“Who Made Thee a Ruler and Judge?”

Acts 6-7 records a controversy between Stephen and those in the synagogue of the Libertines (Acts 6:9-10). The controversy concluded with Stephen being taken and tried before the Jewish council. There he was charged with speaking against both the temple and law for his accusers said they had heard him say that “Jesus of Nazareth shall destroy this place and change customs Moses delivered unto us” (Acts 6:14).

When Stephen was allowed to speak in his defense, he began by recounting the origin of the nation with Abraham, passing through to the brothers of Joseph who sold him into bondage. Joseph’s rise to the position of second in the kingdom, his bringing his family to Egypt, and their decline from a favored role with Egyptians to a place of slavery which position became severe indeed. It was during this period of bondage that Moses was born, and as a baby would have been drowned because the Egyptians had decreed that all Israelite male babies were to be thrown into the river. But Pharaoh’s daughter took pity on him and reared him as her own son. He was educated in all the knowledge and learning of the Egyptians. The time came, however, when Moses became concerned about his people’s well-being. Moses attempted to rectify some wrong an Egyptian was doing to an Israelite, and in the process killed the Egyptian. The next day Moses visited his people again, saw two Israelites contending with other, and when Moses tried to reconcile the two, the one who was wrong asked Moses, “Man, who thee a ruler and judge over us? Will you kill me as you did the Egyptian?” (Acts 7:27).
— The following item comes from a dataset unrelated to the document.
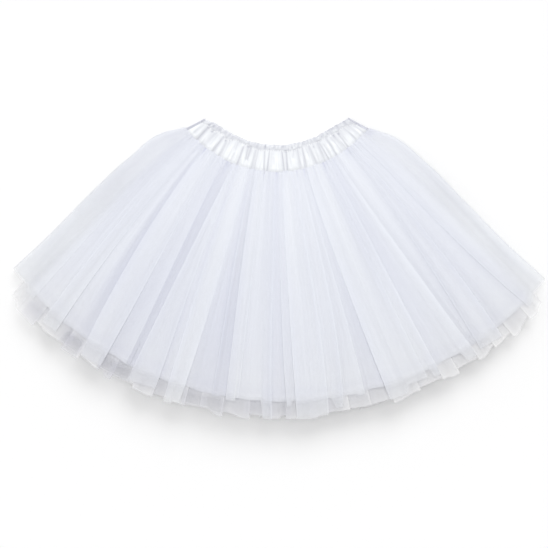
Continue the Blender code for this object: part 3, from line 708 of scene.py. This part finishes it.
def net_finish(name, density, tint=(1, 1, 1)):
    """Soft white net. Its holes let light through. It looks denser at the bend of a fold and in streaks
    along the gathers, fine and broad. Painted shade darkens it towards a cooler colour in the creases, under
    the folds' edges, towards the hem and in broad bands.

    Alpha = density x cover x threads x (streaks + bend + closeness, which falls from the waist to the hem,
    because gathered cloth is closer together)."""
    net = Finish(name, {"Roughness": 0.7, "Specular IOR Level": 0.15, "Sheen Weight": 0.1,
                        "Sheen Roughness": 0.5})
    fine = net.maths("SUBTRACT", net.noise(FINE_STREAKS, 4.0, "2D"), 0.5)
    broad = net.maths("SUBTRACT", net.noise(BROAD_STREAKS, 1.0, "2D"), 0.5)
    bend = net.stored("bend")
    streaks = net.total(1.06, (fine, 0.15), (broad, 0.28), (bend, 0.16), (net.stored("below"), -0.10))
    streaks = net.maths("MULTIPLY", streaks, net.stored("cover"))
    meshes = {"Vector": net.stretched(*NET_MESHES), "Scale": 1.0, "Randomness": 1.0}
    meshes = net.add("ShaderNodeTexVoronoi", meshes, voronoi_dimensions="2D", feature="DISTANCE_TO_EDGE")
    threads = net.ranged(meshes.outputs["Distance"], (0.05, 1.30), (0.20, 0.77), "SMOOTHSTEP")
    dense = net.maths("MULTIPLY", net.maths("MULTIPLY", streaks, threads), density)
    alpha = net.add("ShaderNodeClamp", {"Value": dense, "Min": 0.05, "Max": 0.95}).outputs["Result"]

    # painted shade: the shade value darkens the net towards its colour in painted shade
    lit = net.total(0.82, (broad, 0.22), (bend, 0.14), (net.stored("shade"), -0.60))
    painted_shade_colour, light = ((*np.multiply(colour, tint), 1) for colour in (NET_IN_PAINTED_SHADE, NET_IN_LIGHT))
    colour = net.mixed(lit, painted_shade_colour, light)
    colour = net.mixed(net.stored("warm"), colour, NET_WARMTH, "MULTIPLY")

    # round threads catch the light nearly alike whichever way the net turns, so its normal leans up or down
    facing = net.add("ShaderNodeNewGeometry").outputs["Normal"]
    split = net.add("ShaderNodeSeparateXYZ", {"Vector": facing})
    upward = net.ranged(split.outputs["Z"], (-0.06, -1.6), (0.06, 1.6))
    lean = net.add("ShaderNodeCombineXYZ", {"Z": upward}).outputs["Vector"]
    leaning = net.add("ShaderNodeVectorMath", {0: facing, 1: lean}, operation="ADD").outputs["Vector"]
    normal = net.add("ShaderNodeVectorMath", {0: leaning}, operation="NORMALIZE").outputs["Vector"]
    net.feed(net.shader, {"Base Color": colour, "Alpha": alpha, "Normal": normal})
    return net.material


outer_front = tulle_wall(
    OUTER_FOLDS, spread=47.5, ripples=0.7, at_seam=5.0 * MM, seam=7.4 * MM, rise=23.0 * MM, layer=0.08 * MM,
    hems=(376 * MM, 383 * MM, 388 * MM), inset=0.0, seed=21, step=0.80, gathers=95, hem_dusk=0.2,
    painted_shade_bands=PAINTED_SHADE_BANDS)
outer_back = tulle_wall(
    loose_folds(20, seed=22, tuck=1.2, drop=5), spread=LOOSE_SPREAD, ripples=0.5, at_seam=0.35 * MM,
    seam=0.35 * MM, rise=0.0, layer=0.6 * MM, hems=(376 * MM, 386 * MM, 388 * MM), inset=0.0, seed=23,
    step=1.5)
outer_tulle = tulle_tube("outer_tulle", outer_front, outer_back, inset=0.0)
outer_tulle.data.materials.append(net_finish("outer_net", density=0.76))
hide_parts("tulle_outer")
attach(outer_tulle, "root")

# ======================================================================================================
# Middle tulle. A tube of the same net, cut a little longer and gathered into the same seam inside the outer
# one. Its raw hem shows below the outer one's.
# ======================================================================================================
# The front's net along its hem. Where it is spread thin, the dark inside of the tube shows, and there its
# colour also gets painted shade; a negative shade paints it lighter.
MIDDLE_HEM = np.array([
    # degrees, how densely it lies, how deep in shade
    (-45, 1.0, 0.0), (-44.3, 0.75, 0.55), (-42.2, 0.75, 0.5), (-41.4, 1.0, -0.2), (-38.4, 1.0, -0.15),
    (-37.2, 0.9, 0.2), (-36.6, 0.5, 0.9), (-34.2, 0.5, 0.9), (-33.2, 1.0, 0.1), (-30, 0.95, 0.15),
    (-29.4, 0.45, 0.95), (-25, 0.45, 0.9), (-24, 0.9, 0.15), (-20.5, 0.9, 0.15), (-19.5, 0.75, 0.4),
    (-18.3, 0.8, 0.35), (-17.5, 1.0, 0.0), (-15.8, 0.95, 0.05), (-15, 0.65, 0.5), (-9, 0.65, 0.45),
    (-7.5, 0.9, 0.15), (-6, 0.95, 0.15), (-4.5, 0.75, 0.35), (-1.5, 0.9, 0.2), (0, 0.8, 0.3),
    (1.5, 0.7, 0.4), (3, 0.85, 0.25), (6.5, 0.9, 0.1), (7.8, 1.0, 0.0), (8.6, 0.8, 0.3), (9.6, 0.85, 0.25),
    (10.5, 1.0, 0.05), (14, 0.95, 0.1), (17.5, 1.0, 0.0), (18.5, 1.0, 0.0), (22, 1.0, -0.05),
    (25, 1.0, -0.1), (27, 1.0, -0.1), (30, 1.0, -0.2), (33.6, 1.0, -0.2), (35, 1.0, -0.2),
    (46, 1.05, -0.15),
])
MIDDLE_INSET = 3.2  # degrees inside the outer tube's side folds
middle_front = tulle_wall(
    loose_folds(26, seed=31, tuck=1.4, drop=6), spread=LOOSE_SPREAD, ripples=0.4, at_seam=4.8 * MM,
    seam=6.2 * MM, rise=22.0 * MM, layer=0.25 * MM, hems=(397 * MM, 399 * MM, 402 * MM),
    inset=MIDDLE_INSET, seed=32, step=1.2, thin_hem=MIDDLE_HEM, thin_from=-20 * MM)
middle_back = tulle_wall(
    loose_folds(22, seed=33, tuck=1.2, drop=4), spread=LOOSE_SPREAD, ripples=0.4, at_seam=0.9 * MM,
    seam=2.1 * MM, rise=4.6 * MM, layer=0.45 * MM, hems=(395 * MM, 400 * MM, 400 * MM),
    inset=MIDDLE_INSET, seed=34, step=1.3)
middle_tulle = tulle_tube("middle_tulle", middle_front, middle_back, MIDDLE_INSET)
middle_tulle.data.materials.append(net_finish("middle_net", density=0.58, tint=(1.0, 0.985, 0.965)))
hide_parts("tulle_middle")
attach(middle_tulle, "root")

# ======================================================================================================
# Inner tulle. The innermost tube of the net, cut a little shorter than the middle one and gathered into the
# same seam. It shows only as a darker layer through the two over it.
# ======================================================================================================
INNER_INSET = 6.6  # degrees inside the outer tube's side folds
inner_front = tulle_wall(
    loose_folds(24, seed=41, tuck=1.4, drop=4), spread=LOOSE_SPREAD, ripples=0.4, at_seam=4.5 * MM,
    seam=5.2 * MM, rise=12.0 * MM, layer=0.35 * MM, hems=(380 * MM, 386 * MM, 386 * MM),
    inset=INNER_INSET, seed=42, step=1.3)
inner_back = tulle_wall(
    loose_folds(20, seed=43, tuck=1.2, drop=3), spread=LOOSE_SPREAD, ripples=0.4, at_seam=1.5 * MM,
    seam=3.65 * MM, rise=8.8 * MM, layer=0.45 * MM, hems=(380 * MM, 388 * MM, 386 * MM),
    inset=INNER_INSET, seed=44, step=1.4)
inner_tulle = tulle_tube("inner_tulle", inner_front, inner_back, INNER_INSET)
inner_tulle.data.materials.append(net_finish("inner_net", density=0.34))
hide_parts("tulle_inner")
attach(inner_tulle, "root")

# ======================================================================================================
# Table, light and camera. A plain white table in an even white room, with soft lamps overhead, beyond the
# waist and at the left. The camera looks straight down.
# ======================================================================================================
TABLE_REACH = 3.0  # to each side
TABLE_TOP = -0.2 * MM
floor_mesh = bpy.data.meshes.new("table")
corners = [(x * TABLE_REACH, y * TABLE_REACH, TABLE_TOP) for x, y in ((-1, -1), (1, -1), (1, 1), (-1, 1))]
floor_mesh.from_pydata(corners, [], [(0, 1, 2, 3)])
floor = bpy.data.objects.new("table", floor_mesh)
bpy.context.collection.objects.link(floor)
floor_material = bpy.data.materials.new("white_table")
floor_material.use_nodes = True
floor_shader = floor_material.node_tree.nodes["Principled BSDF"]
floor_shader.inputs["Base Color"].default_value = (0.92, 0.92, 0.92, 1)
floor_shader.inputs["Roughness"].default_value = 1.0
floor_shader.inputs["Specular IOR Level"].default_value = 0.0
floor_mesh.materials.append(floor_material)

world = bpy.data.worlds.new("room")
world.use_nodes = True
world.node_tree.nodes["Background"].inputs["Color"].default_value = (1, 1, 1, 1)
world.node_tree.nodes["Background"].inputs["Strength"].default_value = 0.50
bpy.context.scene.world = world

LAMPS = (
    # strength, and in degrees how soft, tilt from straight down and turn about the vertical
    ("overhead", 0.65, 30, 0, 0),
    ("window", 1.7, 36, 52, -16),
    ("side_lamp", 0.35, 40, 62, 80),
)
for name, energy, softness, tilt, turn in LAMPS:
    lamp_data = bpy.data.lights.new(name, "SUN")
    lamp_data.energy = energy
    lamp_data.angle = math.radians(softness)
    lamp = bpy.data.objects.new(name, lamp_data)
    lamp.rotation_euler = (math.radians(-tilt), 0, math.radians(turn))
    bpy.context.collection.objects.link(lamp)

CAMERA_X = -6 * MM
CAMERA_Y = -6.6 * MM
CAMERA_HEIGHT = 2.3
VIEW_WIDTH = 0.6028  # that the view spans
VIEW_LEVEL = 0.02  # height over the table where it does
SENSOR_WIDTH = 36
camera_data = bpy.data.cameras.new("camera")
camera_data.sensor_width = SENSOR_WIDTH
camera_data.lens = SENSOR_WIDTH * (CAMERA_HEIGHT - VIEW_LEVEL) / VIEW_WIDTH
camera = bpy.data.objects.new("camera", camera_data)
camera.location = (CAMERA_X, CAMERA_Y, CAMERA_HEIGHT)
bpy.context.collection.objects.link(camera)
bpy.context.scene.camera = camera
bpy.context.scene.view_settings.view_transform = "Standard"
bpy.context.scene.cycles.transparent_max_bounces = 48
Stephen continued his history of his people. He showed how that although Moses had been rejected by his people, God later sent him to deliver them from their bondage, and that God had shown He approved of and had sent Moses by working many miracles by him in Egypt. Thus Moses became both their deliverer and lawgiver. Yet, during the time of his leading the people through the wilderness, they were a rebellious people and when they should have appreciated what he had done for them, they murmured and complained against him continually. They even made a golden calf which they worshipped. As a result, all the people of the nation who were adults when they left Egypt never saw the land for which they longed. They died in the wilderness. Even of those who entered Canaan, the spirit of the nation’s fathers against God’s leaders continued: through the years they persistently mistreated or killed those whom God sent.

During Moses’ leading them, he told them that God would raise up a prophet unto them, like him. Unto that prophet they were to harken in everything he commanded, and that the person who would not harken to that prophet would be utterly destroyed from among the people (Deuteronomy 18:15). That prophet who would be like Moses was Jesus (Acts 3:20-26). Just as the nation had treated Moses, so they treated the Prophet who was like him.

Abruptly Stephen changed the tenor of his speech. He said, “Ye stiff-necked and uncircumcised in heart and ears, ye do always resist the Holy Spirit. As your fathers did, so do ye. Which of the prophets did not your fathers persecute? And they killed them that showed before of the coming of the Righteous One, of whom ye have now become betrayers and murderers; ye who received the law as it was ordained by angels and kept it not” (Acts 7:51-53). Like fathers, like sons. Stephen’s words were more than his judges, his hearers could tolerate. Although they were cut to their heart, they gnashed their teeth against him, stopped their ears against his words, seized, and killed him. They had, like an ancient Israelite before them, said to the Prophet like Moses whom God had sent before Him, “Who made thee a ruler and judge over us?” for to reject those whom Christ sent was to reject Him.

Men still say to Jesus, who was approved of and sent by God, “Who made thee a ruler and judge over us?” Psalm 2 describes those with these words, “Why do the nations rage and the people meditate a vain thing? The kings of the earth set themselves and the rulers take counsel together against Jehovah and against his anointed saying, Let us break their bonds asunder, and cast away their cords from us. He that sitteth in the heavens shall laugh: the Lord will have them in derision. Then will he speak to them in his wrath and vex them in his sore displeasure. Yet I have set my king upon my holy hill of Zion” (vv. 1-6).

Who can resist God? God’s Son is our ruler and judge and has set a day in which He will judge all men regarding how we have received Him and His Word. “Today, if ye will hear his voice, harden not your hearts” (Hebrews 3:7-8).